Carl Thiemann (10 November 1881 – 3 December 1966) was a Bohemian artist and member of the Vienna Secession, best known for his color woodcuts.

==Life==
Carl Theodor Thiemann was born in Carlsbad, Bohemia, which was then part of the Austrian Empire (it is today known as Karlovy Vary and is in the Czech Republic). His father died when he was young, leaving the family in distressed circumstances; as a result, he initially went into trade rather than training as an artist. Eventually he was able to study at the Art Academy in Prague, first as a painter and later as a printmaker. He became interested in the Japanese technique of printing color woodcuts using water-based inks, which was then a new technique in Austrian art circles.

In 1904 he moved to Prague and set up a studio with the artist Walther Klemm. In 1908, he and Klemm moved to the Dachau art colony, where he became a cofounder of the Dachau Artists' Association. Shortly thereafter, he married Louise Miéville, a Swiss language teacher. Their daughter Margarete also became a painter.

Around 1910 he became a member of the Vienna Secession and the Deutscher Künstlerbund.

He was widowed in 1957 and two years later he married a cousin, Ottilie Rady Thiemann-Stoedtner.

==Art==
Thiemann left an extensive oeuvre ranging from painting to all forms of printmaking. He is best known for his color woodblock prints of landscapes featuring trees (especially birch trees) and city streets, all rendered in a strongly graphic style with subtle coloration. His work was influenced by Martha Cunz's woodcuts, and it has stylistic affinities with such artists as Ferdinand Mirwald and Frances Gearhart.
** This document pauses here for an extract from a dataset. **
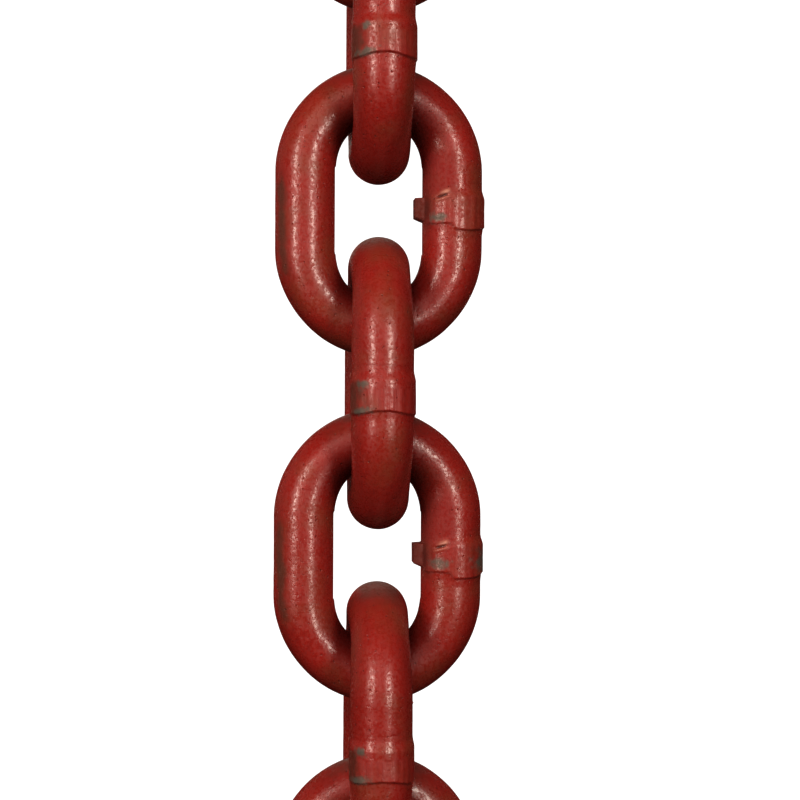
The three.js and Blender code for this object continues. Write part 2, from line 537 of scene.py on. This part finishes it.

He won a number of awards, including the Federal Cross of Merit and the Golden Ring of Honor of the City of Dachau (1966). A street in Dachau is named after him.

==Sources==
This page is translated from :de:Carl Thiemann. Sources listed on that page include:
- Thiemann, Carl. Erinnerungen eines Dachauer Malers. Dachau, n.d.
- Merx, Klaus. Carl Thiemann 1881-1966. Meister des Farbholzschnitts. Darmstadt, 1976.
- Thiemann-Stoedtner, Ottilie. Carl Thiemann: Der Mensch - der Künstler. Dachau, 1978.
- Thiemann-Stoedtner, Ottilie. Dachauer Maler: Der Künstlerort Dachau von 1801 bis 1946. Dachau, 1981.
- Göttler, Norbert. Sie machten Geschichte im Dachauer Land. Dachau, 1989.
- Reitmeier, Lorenz Josef. Dachau: Der berühmte Malerort. Dachau, n.d.
- Klemm, Walther, and Carl Thiemann. Zwei Meister des Farbholzschnitts. Dachau, 2016. ISBN 978-3-930941-85-8.